--- Exercise details ---
Below are entries. Reproduce exactly the lines between the line holding "Continue the OpenSCAD" and the line holding "inputs: Values or", inclusive, and only those.

== Material for the task ==

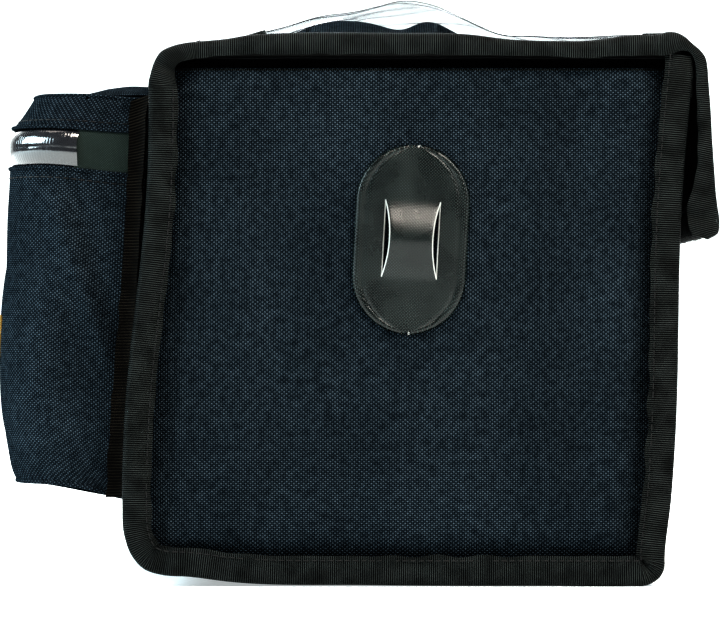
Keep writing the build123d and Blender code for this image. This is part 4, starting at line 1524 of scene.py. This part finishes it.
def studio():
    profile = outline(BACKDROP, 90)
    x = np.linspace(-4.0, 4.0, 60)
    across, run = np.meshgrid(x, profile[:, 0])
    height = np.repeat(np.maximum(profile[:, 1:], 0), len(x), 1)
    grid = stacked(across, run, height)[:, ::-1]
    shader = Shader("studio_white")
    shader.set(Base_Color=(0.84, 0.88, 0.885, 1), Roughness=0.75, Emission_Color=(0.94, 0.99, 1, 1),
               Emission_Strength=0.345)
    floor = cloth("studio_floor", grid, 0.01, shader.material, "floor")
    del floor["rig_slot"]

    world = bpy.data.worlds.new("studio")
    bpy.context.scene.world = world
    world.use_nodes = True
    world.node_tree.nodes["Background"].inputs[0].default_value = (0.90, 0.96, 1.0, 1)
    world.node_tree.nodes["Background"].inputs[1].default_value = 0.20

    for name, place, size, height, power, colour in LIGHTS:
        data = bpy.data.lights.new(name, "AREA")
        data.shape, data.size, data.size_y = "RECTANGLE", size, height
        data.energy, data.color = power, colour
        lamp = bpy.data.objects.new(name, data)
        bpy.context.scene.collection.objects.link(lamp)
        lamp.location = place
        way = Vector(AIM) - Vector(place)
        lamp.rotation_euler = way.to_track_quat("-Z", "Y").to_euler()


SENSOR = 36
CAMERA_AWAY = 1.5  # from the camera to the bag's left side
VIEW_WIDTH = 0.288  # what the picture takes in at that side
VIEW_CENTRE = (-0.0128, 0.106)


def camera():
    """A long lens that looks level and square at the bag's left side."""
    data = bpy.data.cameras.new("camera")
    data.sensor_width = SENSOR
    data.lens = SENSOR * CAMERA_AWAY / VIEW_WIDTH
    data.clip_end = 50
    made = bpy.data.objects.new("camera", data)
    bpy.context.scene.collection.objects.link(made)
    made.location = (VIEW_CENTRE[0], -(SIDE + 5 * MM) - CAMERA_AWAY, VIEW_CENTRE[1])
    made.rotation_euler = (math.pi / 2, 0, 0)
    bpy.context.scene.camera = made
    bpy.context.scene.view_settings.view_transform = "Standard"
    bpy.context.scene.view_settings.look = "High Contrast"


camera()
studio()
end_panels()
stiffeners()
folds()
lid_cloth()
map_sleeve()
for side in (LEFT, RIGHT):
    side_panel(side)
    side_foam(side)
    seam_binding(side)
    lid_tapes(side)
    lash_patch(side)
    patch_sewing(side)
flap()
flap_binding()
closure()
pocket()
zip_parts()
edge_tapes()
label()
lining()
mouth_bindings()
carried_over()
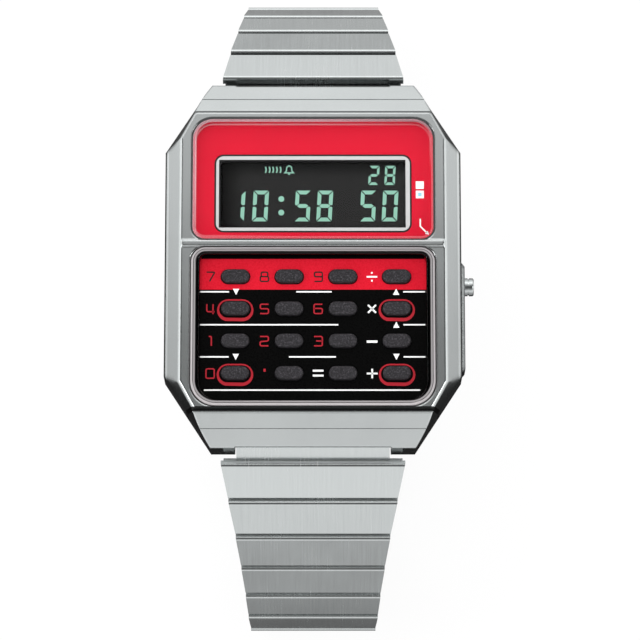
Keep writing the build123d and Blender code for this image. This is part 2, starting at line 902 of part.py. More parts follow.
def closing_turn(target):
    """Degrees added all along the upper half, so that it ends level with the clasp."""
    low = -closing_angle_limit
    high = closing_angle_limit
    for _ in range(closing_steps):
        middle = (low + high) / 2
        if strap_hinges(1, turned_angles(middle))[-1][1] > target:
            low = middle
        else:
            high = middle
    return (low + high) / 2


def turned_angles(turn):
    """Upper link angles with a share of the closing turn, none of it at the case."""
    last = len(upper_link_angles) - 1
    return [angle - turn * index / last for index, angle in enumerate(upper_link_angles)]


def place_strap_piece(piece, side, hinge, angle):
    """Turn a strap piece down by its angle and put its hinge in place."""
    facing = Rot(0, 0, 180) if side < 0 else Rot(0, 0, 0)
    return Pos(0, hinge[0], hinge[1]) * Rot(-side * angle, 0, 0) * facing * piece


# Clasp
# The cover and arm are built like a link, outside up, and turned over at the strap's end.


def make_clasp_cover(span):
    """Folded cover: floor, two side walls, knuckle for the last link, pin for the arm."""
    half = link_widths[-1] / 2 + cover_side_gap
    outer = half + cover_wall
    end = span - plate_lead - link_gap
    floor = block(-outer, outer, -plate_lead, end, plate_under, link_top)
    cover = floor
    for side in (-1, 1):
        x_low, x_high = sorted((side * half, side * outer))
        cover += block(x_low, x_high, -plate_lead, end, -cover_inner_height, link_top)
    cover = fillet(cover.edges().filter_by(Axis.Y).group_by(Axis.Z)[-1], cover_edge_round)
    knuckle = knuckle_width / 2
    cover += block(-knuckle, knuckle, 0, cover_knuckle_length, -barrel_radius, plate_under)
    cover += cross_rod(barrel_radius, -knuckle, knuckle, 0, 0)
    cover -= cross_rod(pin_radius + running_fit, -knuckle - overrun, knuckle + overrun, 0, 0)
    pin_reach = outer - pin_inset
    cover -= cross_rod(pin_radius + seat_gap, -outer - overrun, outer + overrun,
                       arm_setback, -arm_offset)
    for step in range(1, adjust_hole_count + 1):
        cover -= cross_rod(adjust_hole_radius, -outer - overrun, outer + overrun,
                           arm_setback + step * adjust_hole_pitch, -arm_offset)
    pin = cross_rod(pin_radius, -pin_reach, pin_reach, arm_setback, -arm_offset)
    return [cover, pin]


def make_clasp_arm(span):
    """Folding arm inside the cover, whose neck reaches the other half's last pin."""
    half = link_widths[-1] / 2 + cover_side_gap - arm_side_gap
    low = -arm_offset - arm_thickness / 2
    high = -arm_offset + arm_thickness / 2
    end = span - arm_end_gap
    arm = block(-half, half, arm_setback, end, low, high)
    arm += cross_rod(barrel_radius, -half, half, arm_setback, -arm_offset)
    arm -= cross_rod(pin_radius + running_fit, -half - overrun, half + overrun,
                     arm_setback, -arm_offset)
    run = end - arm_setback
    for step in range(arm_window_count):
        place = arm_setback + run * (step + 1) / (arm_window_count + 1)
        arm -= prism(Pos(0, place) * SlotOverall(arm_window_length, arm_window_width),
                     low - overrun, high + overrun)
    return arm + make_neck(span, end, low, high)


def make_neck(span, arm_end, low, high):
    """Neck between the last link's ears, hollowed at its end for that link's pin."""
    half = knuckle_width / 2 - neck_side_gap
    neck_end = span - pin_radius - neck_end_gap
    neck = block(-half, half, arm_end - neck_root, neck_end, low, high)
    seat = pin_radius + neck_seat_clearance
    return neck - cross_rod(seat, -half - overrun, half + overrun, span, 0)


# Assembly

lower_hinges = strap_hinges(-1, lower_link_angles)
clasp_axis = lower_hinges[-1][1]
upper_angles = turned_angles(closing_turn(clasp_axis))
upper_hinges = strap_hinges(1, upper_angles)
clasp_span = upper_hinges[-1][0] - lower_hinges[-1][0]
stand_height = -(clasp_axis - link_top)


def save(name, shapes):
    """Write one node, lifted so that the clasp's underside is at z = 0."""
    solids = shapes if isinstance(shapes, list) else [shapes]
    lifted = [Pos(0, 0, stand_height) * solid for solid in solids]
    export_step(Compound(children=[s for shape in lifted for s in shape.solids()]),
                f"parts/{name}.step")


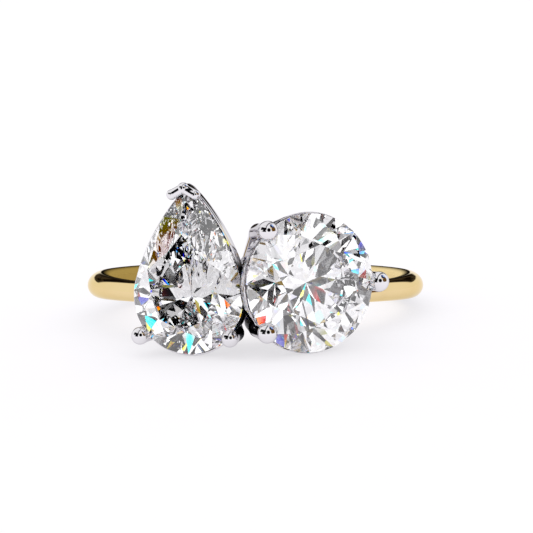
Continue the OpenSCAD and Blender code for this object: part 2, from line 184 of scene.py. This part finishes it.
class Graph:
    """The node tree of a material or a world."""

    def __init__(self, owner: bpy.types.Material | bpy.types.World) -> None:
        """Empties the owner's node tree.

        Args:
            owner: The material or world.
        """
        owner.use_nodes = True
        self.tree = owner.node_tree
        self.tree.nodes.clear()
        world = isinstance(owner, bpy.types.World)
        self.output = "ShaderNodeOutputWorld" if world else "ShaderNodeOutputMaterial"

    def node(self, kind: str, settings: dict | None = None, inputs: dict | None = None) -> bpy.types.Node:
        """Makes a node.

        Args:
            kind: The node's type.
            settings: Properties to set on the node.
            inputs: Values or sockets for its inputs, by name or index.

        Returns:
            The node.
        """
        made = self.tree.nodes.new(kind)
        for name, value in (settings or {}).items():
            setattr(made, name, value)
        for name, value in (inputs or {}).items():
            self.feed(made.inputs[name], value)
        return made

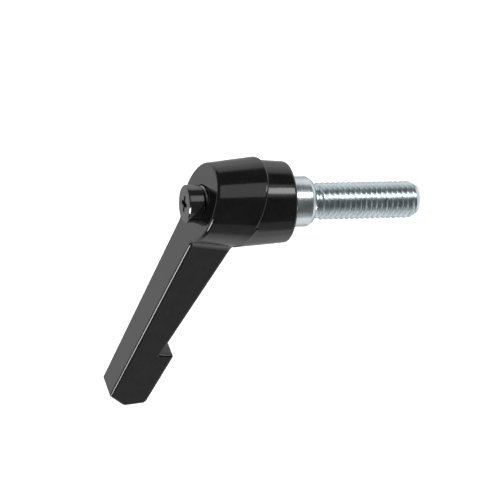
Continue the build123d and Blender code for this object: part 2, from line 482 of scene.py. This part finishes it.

===

--- Answer to the exercise ---
Continue the OpenSCAD and Blender code for this object: part 2, from line 184 of scene.py. This part finishes it.
class Graph:
    """The node tree of a material or a world."""

    def __init__(self, owner: bpy.types.Material | bpy.types.World) -> None:
        """Empties the owner's node tree.

        Args:
            owner: The material or world.
        """
        owner.use_nodes = True
        self.tree = owner.node_tree
        self.tree.nodes.clear()
        world = isinstance(owner, bpy.types.World)
        self.output = "ShaderNodeOutputWorld" if world else "ShaderNodeOutputMaterial"

    def node(self, kind: str, settings: dict | None = None, inputs: dict | None = None) -> bpy.types.Node:
        """Makes a node.

        Args:
            kind: The node's type.
            settings: Properties to set on the node.
            inputs: Values or sockets for its inputs, by name or index.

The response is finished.